# [Short exercise]
Repeat everything from the line holding "bpy.context.scene.collection.children.link(PARTS)" to the line holding "obj.matrix_world = world", inclusive, exactly. Leave out the rest.

--- start Material for this exercise ---

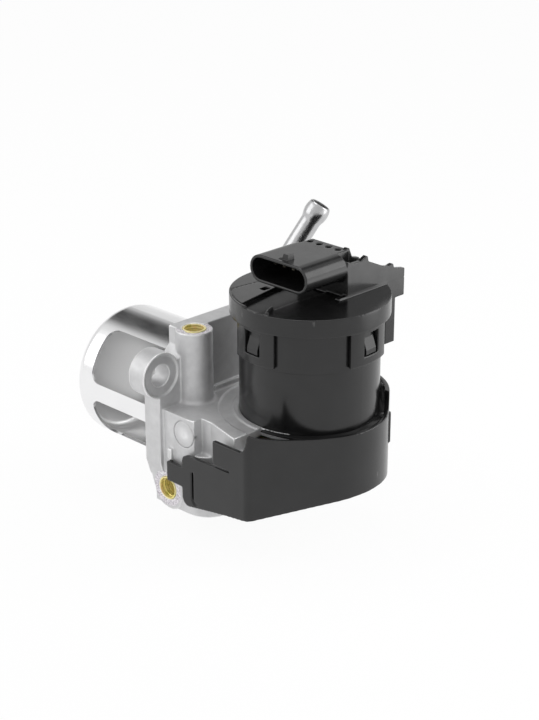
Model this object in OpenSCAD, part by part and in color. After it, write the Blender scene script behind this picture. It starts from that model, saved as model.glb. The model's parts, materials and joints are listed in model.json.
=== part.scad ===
// Electric exhaust gas recirculation valve.
// Origin: centre of the outlet cage at the flange's mating face.
// The cage points to -X, the motor stands at +X with its axis along +Z.
// Exhaust gas comes in on the +Y side, passes the poppet and leaves through the cage's windows.

/* [Outlet cage] */
// Outer radius of the deep-drawn cage
cage_r = 30.5; // [29.5:0.1:31.5]
// Sheet thickness of the cage
cage_wall = 1.3; // [1:0.1:1.6]
// Length of the cage in front of the flange
cage_len = 58; // [52:1:70]
// Radius of the drawn edge at the closed end
cage_edge_r = 5; // [3:0.5:7]
// Distance from the closed end to the windows
window_end_gap = 11.2; // [9:0.2:16]
// Distance from the flange to the windows
window_flange_gap = 6; // [4:0.5:10]
// Half of the angle that one window takes up
window_half_angle = 25.3; // [20:0.1:27]
// Half of the angle of the bar between two windows
window_bar_half = 8; // [6:0.5:10]
// Corner radius of a window
window_corner_r = 5; // [3:0.5:6]

/* [Flange] */
// Thickness of the mounting flange
flange_t = 9.7; // [9.4:0.1:11]
// Distance from the cage axis to the flange's side edges
flange_half_w = 38.8; // [38:0.2:41]
// Height of the flange above the cage axis
flange_top = 42.5; // [41:0.5:45]
// Depth of the flange below the cage axis
flange_bottom = 41.5; // [40:0.5:44]
// Radius of the circle that the four bolt holes lie on
bolt_circle_r = 45; // [44.5:0.1:46]
// Angle of the upper bolt holes above the horizontal
upper_bolt_angle = 34.3; // [33:0.1:35]
// Angle of the lower rear bolt hole below the horizontal
rear_bolt_angle = 62; // [60:0.5:66]
// Radius of a plain bolt hole
bolt_hole_r = 4.9; // [4.3:0.1:5.2]
// Outer radius of an upper lug
upper_lug_r = 10.3; // [9.5:0.1:11]
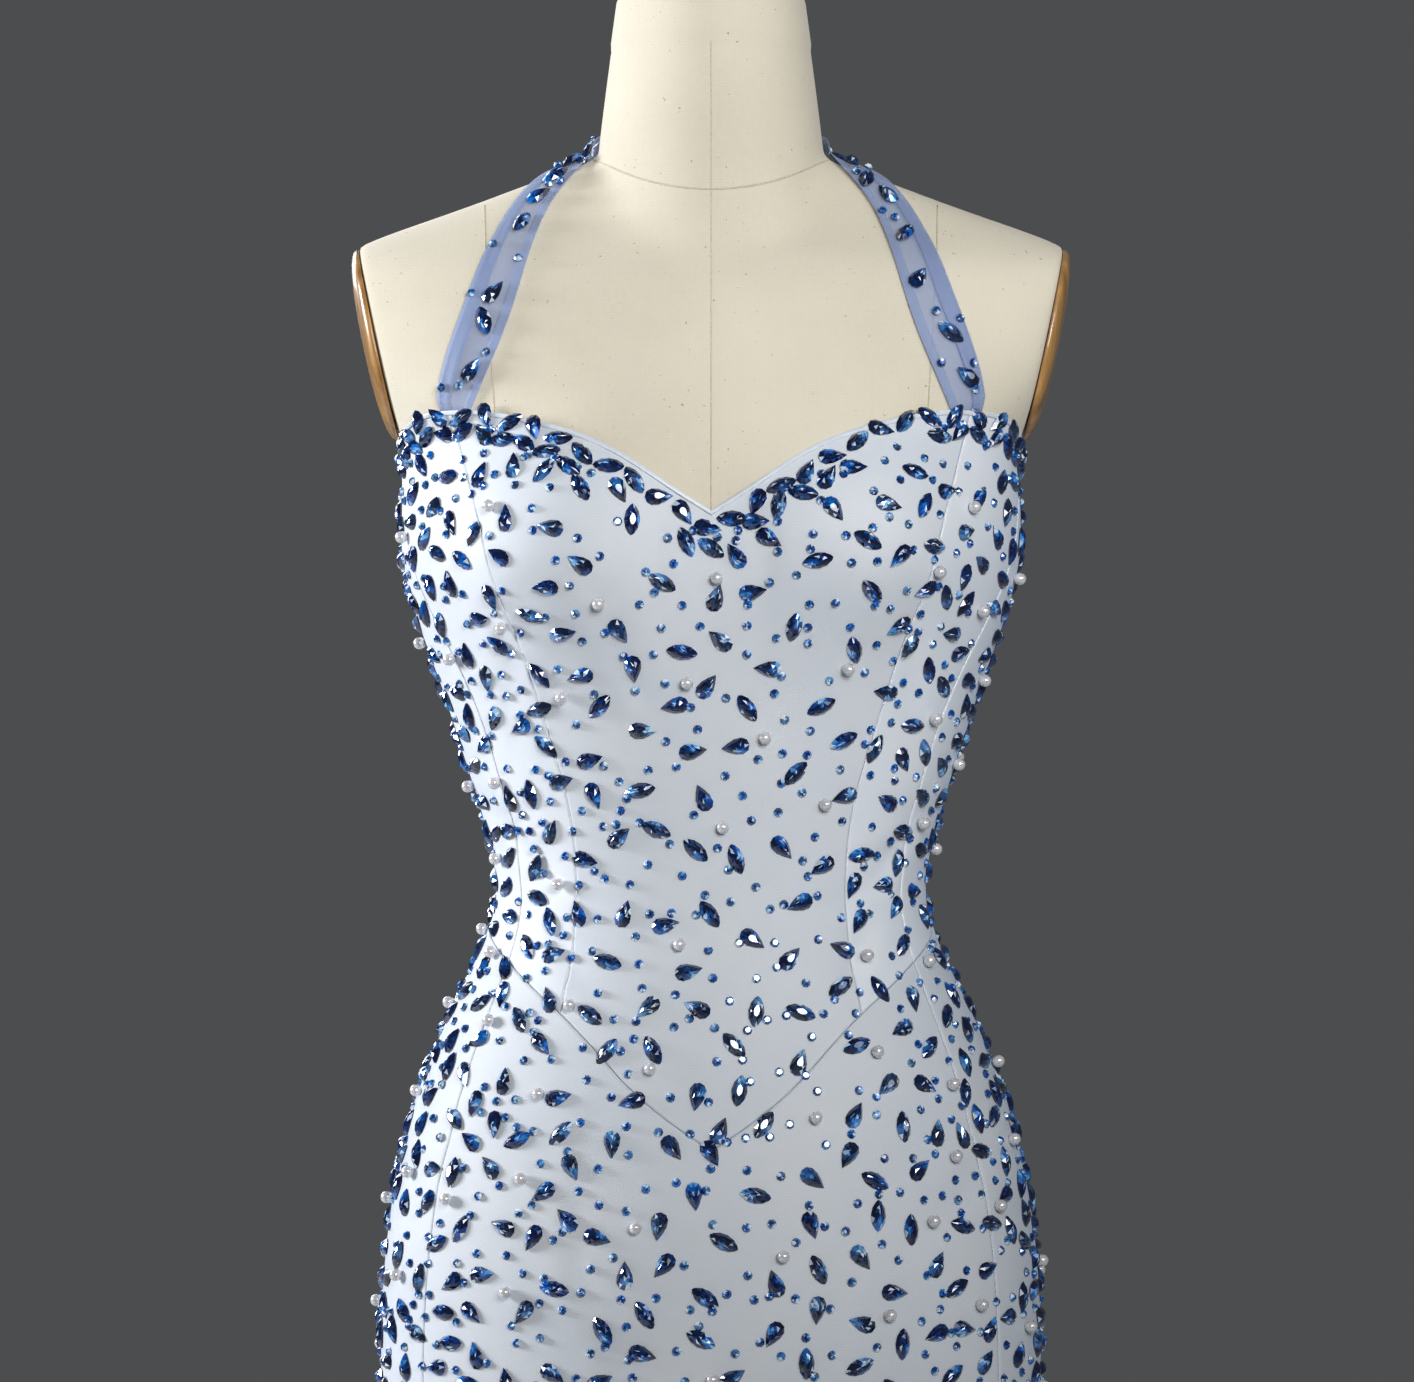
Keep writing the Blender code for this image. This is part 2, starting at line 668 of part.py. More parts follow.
def band(name, path_points, material):
    """A closed strap from its rings of points: quads between rings, and a cap at each end."""
    rings, corners = path_points.shape[:2]
    points = path_points.reshape(-1, 3)
    faces = []
    for i in range(rings - 1):
        for j in range(corners):
            k = (j + 1) % corners
            faces.append(
                (i * corners + j, i * corners + k, (i + 1) * corners + k, (i + 1) * corners + j)
            )
    faces.append(tuple(reversed(range(corners))))
    faces.append(tuple((rings - 1) * corners + j for j in range(corners)))
    obj = add_mesh(name, points, faces, material)
    tidy = bmesh.new()
    tidy.from_mesh(obj.data)
    bmesh.ops.recalc_face_normals(tidy, faces=tidy.faces[:])
    tidy.to_mesh(obj.data)
    tidy.free()
    return obj


def binding():
    """The folded band that covers the top edge all round, open at the centre back."""
    right = np.linspace(0, CENTRE_BACK, BINDING_STEPS)
    angles = np.concatenate([-right[::-1], right[1:]])
    out = BODICE_EASE + CLOTH + BINDING_GAP
    top = top_height(angles) + BINDING_ABOVE
    under = top_height(angles) - BINDING_WIDTH + BINDING_ABOVE
    rings = np.stack(
        [
            moved_out(angles, under, np.full_like(angles, out)),
            moved_out(angles, under, np.full_like(angles, out + BINDING_CLOTH)),
            moved_out(angles, top, np.full_like(angles, out + BINDING_CLOTH)),
            moved_out(angles, top, np.full_like(angles, out)),
        ],
        axis=1,
    )
    band("top_binding", rings, "binding_satin")


def straps():
    """The two halves of the halter, from the neckline's peaks to the nape."""
    share = np.linspace(0, 1, len(STRAP))
    rows = np.concatenate([share[:, None], STRAP], axis=1)
    fine = np.linspace(0, 1, STRAP_RINGS)
    middle = np.stack([spline(rows, i, fine) for i in (1, 2, 3)], axis=1)
    width, lift = spline(rows, 4, fine), spline(rows, 5, fine)
    middle, normal = seated(middle, lift)
    middle[-1, 0] = SEAM_GAP / 2
    along = np.gradient(middle, axis=0)
    across = np.cross(normal, along)
    across /= np.linalg.norm(across, axis=1, keepdims=True)
    lanes = []
    for gap, shares in ((lift, (-0.5, 0.0, 0.5)), (lift + STRAP_CLOTH, (0.5, 0.0, -0.5))):
        for place in shares:
            lane, _ = seated(middle + across * (place * width)[:, None], gap)
            foot = math.atan2(lane[0, 0], -lane[0, 1])
            lane[0] = moved_out(foot, top_height(foot) + SEAM_GAP, gap[0])
            lanes.append(lane)
    rings = np.stack(lanes, axis=1)
    rings[-1, :, 0] = SEAM_GAP / 2
    for side, word in ((-1, "left"), (1, "right")):
        band("halter_strap_" + word, rings * (side, 1, 1), "halter_net")


def form():
    """The linen torso and neck, cut flat at the armholes, and the two wooden arm plates."""
    angles = np.linspace(-math.pi, math.pi, FORM_SIDES, endpoint=False)
    turn, heights = np.meshgrid(angles, FORM_ROWS)
    ends = [figure_reach(np.full_like(FORM_ROWS, at), FORM_ROWS) for at in (math.pi / 2, 0, math.pi)]
    spread = np.clip(2 * ends[0] / (ends[1] + ends[2]), 1, 2.5)[:, None]
    turn = np.arctan2(spread * np.sin(turn), np.cos(turn))
    grid = moved_out(turn, heights, np.where(heights < BARE_NECK, -FORM_INSET, 0))
    grid[0, :, 2] = FORM_FOOT
    count = len(FORM_ROWS)
    faces = []
    for i in range(count - 1):
        for j in range(FORM_SIDES):
            k = (j + 1) % FORM_SIDES
            a, b = i * FORM_SIDES, (i + 1) * FORM_SIDES
            faces.append((a + j, a + k, b + k, b + j))
    faces.append(tuple(reversed(range(FORM_SIDES))))
    faces.append(tuple((count - 1) * FORM_SIDES + j for j in range(FORM_SIDES)))
    torso = add_mesh("form_torso", grid.reshape(-1, 3), faces, "linen")
    top, foot = np.array(ARM_PLANE_TOP), np.array(ARM_PLANE_FOOT)
    along = (top - foot) / np.linalg.norm(top - foot)
    for side, word in ((-1, "left"), (1, "right")):
        outward = Vector((side * along[1], 0, -along[0]))
        at = Vector((side * top[0], 0, top[1]))
        cut = bmesh.new()
        cut.from_mesh(torso.data)
        high = [f for f in cut.faces if min(v.co.z for v in f.verts) > ARM_CUT_ABOVE]
        edges = {e for f in high for e in f.edges}
        corners = {v for f in high for v in f.verts}
        made = bmesh.ops.bisect_plane(
            cut,
            geom=[*corners, *edges, *high],
            dist=1e-6,
            plane_co=at,
            plane_no=outward,
            clear_outer=True,
        )
        rim = [e for e in made["geom_cut"] if isinstance(e, bmesh.types.BMEdge)]
        cap = bmesh.ops.contextual_create(cut, geom=rim)["faces"][0]
        if cap.normal.dot(outward) < 0:
            cap.normal_flip()
        cut.to_mesh(torso.data)
        cut.free()
        arm_plate(word, at, outward)
    torso.data.set_sharp_from_angle(angle=math.radians(50))


def arm_plate(word, at, outward):
    """A domed wooden plate on one flat armhole. Its outline is found on the arm plane, at even
    turns round the armhole's middle."""
    ahead = Vector((0, 1, 0))
    up = ahead.cross(outward) * (1 if outward.x < 0 else -1)
    start = np.array(at - up * PLATE_MIDDLE)
    turns = np.linspace(0, 2 * math.pi, PLATE_SIDES, endpoint=False)
    lanes = np.cos(turns)[:, None] * np.array(ahead) + np.sin(turns)[:, None] * np.array(up)
    near, far = np.zeros(PLATE_SIDES), np.full(PLATE_SIDES, PLATE_REACH)
    for _ in range(30):
        middle_way = (near + far) / 2
        p = start + lanes * middle_way[:, None]
        within = np.hypot(p[:, 0], p[:, 1]) < figure_reach(np.arctan2(p[:, 0], -p[:, 1]), p[:, 2])
        near, far = np.where(within, middle_way, near), np.where(within, far, middle_way)
    ring = [Vector(p) for p in start + lanes * near[:, None]]
    middle = sum(ring, Vector()) / len(ring)
    shell = bmesh.new()
    rows = []
    for out, share in PLATE_RINGS:
        place = middle + outward * (PLATE_GAP + out)
        rows.append([shell.verts.new(place + (p - middle) * share) for p in ring])
    for under, over in zip(rows, rows[1:]):
        for j in range(len(ring)):
            k = (j + 1) % len(ring)
            shell.faces.new((under[j], under[k], over[k], over[j]))
    shell.faces.new(list(reversed(rows[0])))
    shell.faces.new(rows[-1])
    bmesh.ops.recalc_face_normals(shell, faces=shell.faces[:])
    mesh = bpy.data.meshes.new("arm_plate_" + word)
    shell.to_mesh(mesh)
    shell.free()
    mesh.shade_smooth()
    mesh.set_sharp_from_angle(angle=math.radians(40))
    add_object("arm_plate_" + word, mesh, "arm_plate_wood")


def stand():
    """The round base, turned from its profile, and the pole that carries the torso."""
    mesh = bpy.data.meshes.new("stand_base")
    mesh.from_pydata(
        [(r, 0, z) for r, z in BASE_PROFILE], [(i, i + 1) for i in range(len(BASE_PROFILE) - 1)], []
    )
    base = add_object("stand_base", mesh, "base_lacquer")
    turn = base.modifiers.new("turn", "SCREW")
    turn.steps = turn.render_steps = BASE_STEPS
    turn.use_merge_vertices = True
    turn.merge_threshold = 0.00005
    turn.use_smooth_shade = True
    foot = BASE_PROFILE[0][1] + CONTACT_GAP
    top = FORM_FOOT - CONTACT_GAP
    pole = bpy.data.meshes.new("stand_pole")
    tube = bmesh.new()
    bmesh.ops.create_cone(
        tube,
        cap_ends=True,
        segments=POLE_SIDES,
        radius1=POLE_RADIUS,
        radius2=POLE_RADIUS,
        depth=top - foot,
        matrix=Matrix.Translation((0, 0, (top + foot) / 2)),
    )
    tube.to_mesh(pole)
    tube.free()
    pole.shade_smooth()
    pole.set_sharp_from_angle(angle=math.radians(40))
    add_object("stand_pole", pole, "steel")


def material(name, colour, roughness, metallic):
    """A material with a plain finish."""
    made = bpy.data.materials.new(name)
    made.use_nodes = True
    shader = made.node_tree.nodes["Principled BSDF"]
    shader.inputs["Base Color"].default_value = (*colour, 1)
    shader.inputs["Roughness"].default_value = roughness
    shader.inputs["Metallic"].default_value = metallic
    return made


for old in list(bpy.data.objects):
    bpy.data.objects.remove(old)
PARTS = bpy.data.collections.new("evening_dress_on_form")
bpy.context.scene.collection.children.link(PARTS)
MATERIALS = {name: material(name, *values) for name, values in COLOURS.items()}
bodice()
skirt()
binding()
straps()
form()
stand()
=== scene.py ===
import math

import bpy
import numpy as np
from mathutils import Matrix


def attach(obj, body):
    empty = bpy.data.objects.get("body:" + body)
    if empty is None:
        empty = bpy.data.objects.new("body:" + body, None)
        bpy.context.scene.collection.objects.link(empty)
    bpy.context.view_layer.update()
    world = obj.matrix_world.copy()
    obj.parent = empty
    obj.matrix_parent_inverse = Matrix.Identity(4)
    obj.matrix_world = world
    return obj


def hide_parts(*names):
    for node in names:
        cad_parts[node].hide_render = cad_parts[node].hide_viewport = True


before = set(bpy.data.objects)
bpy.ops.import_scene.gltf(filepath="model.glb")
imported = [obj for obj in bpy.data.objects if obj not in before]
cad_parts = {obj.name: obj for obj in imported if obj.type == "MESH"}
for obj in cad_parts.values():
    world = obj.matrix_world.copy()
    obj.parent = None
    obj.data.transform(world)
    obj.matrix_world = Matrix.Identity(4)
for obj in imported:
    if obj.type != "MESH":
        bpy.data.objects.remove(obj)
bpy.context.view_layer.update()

# The stand: a round pressed plate in cream lacquer with a socket in its middle, and a brushed
# steel pole that carries the torso. Both keep their own solids and get their finish here.
LACQUER = (0.66, 0.63, 0.56, 1)
LACQUER_WORN = (0.50, 0.47, 0.41, 1)
LACQUER_SCUFFS = 26.0
LACQUER_GRAIN = 900.0
POLE_STEEL = (0.55, 0.55, 0.57, 1)
POLE_STEEL_DULL = (0.38, 0.38, 0.40, 1)
POLE_BRUSHING = (60.0, 60.0, 1600.0)


def finish(name, **sockets):
    """A new material and its shader. Each keyword is a socket of the shader, blanks written _."""
    made = bpy.data.materials.new(name)
    made.use_nodes = True
    shader = made.node_tree.nodes["Principled BSDF"]
    for socket, value in sockets.items():
        shader.inputs[socket.replace("_", " ")].default_value = value
    return made, shader


def node(material, kind, inputs, **own):
    """A shader node. Each of its inputs is a plain value or the output of another node."""
    made = material.node_tree.nodes.new("ShaderNode" + kind)
    for key, value in own.items():
        setattr(made, key, value)
    for key, value in inputs.items():
        if isinstance(value, bpy.types.NodeSocket):
            material.node_tree.links.new(value, made.inputs[key])
        else:
            made.inputs[key].default_value = value
    return made


def on_object(material):
    """The place on the object, in metres."""
    return node(material, "TexCoord", {}).outputs["Object"]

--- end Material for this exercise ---

# [Finished exercise]
bpy.context.scene.collection.children.link(PARTS)
MATERIALS = {name: material(name, *values) for name, values in COLOURS.items()}
bodice()
skirt()
binding()
straps()
form()
stand()
=== scene.py ===
import math

import bpy
import numpy as np
from mathutils import Matrix


def attach(obj, body):
    empty = bpy.data.objects.get("body:" + body)
    if empty is None:
        empty = bpy.data.objects.new("body:" + body, None)
        bpy.context.scene.collection.objects.link(empty)
    bpy.context.view_layer.update()
    world = obj.matrix_world.copy()
    obj.parent = empty
    obj.matrix_parent_inverse = Matrix.Identity(4)
    obj.matrix_world = world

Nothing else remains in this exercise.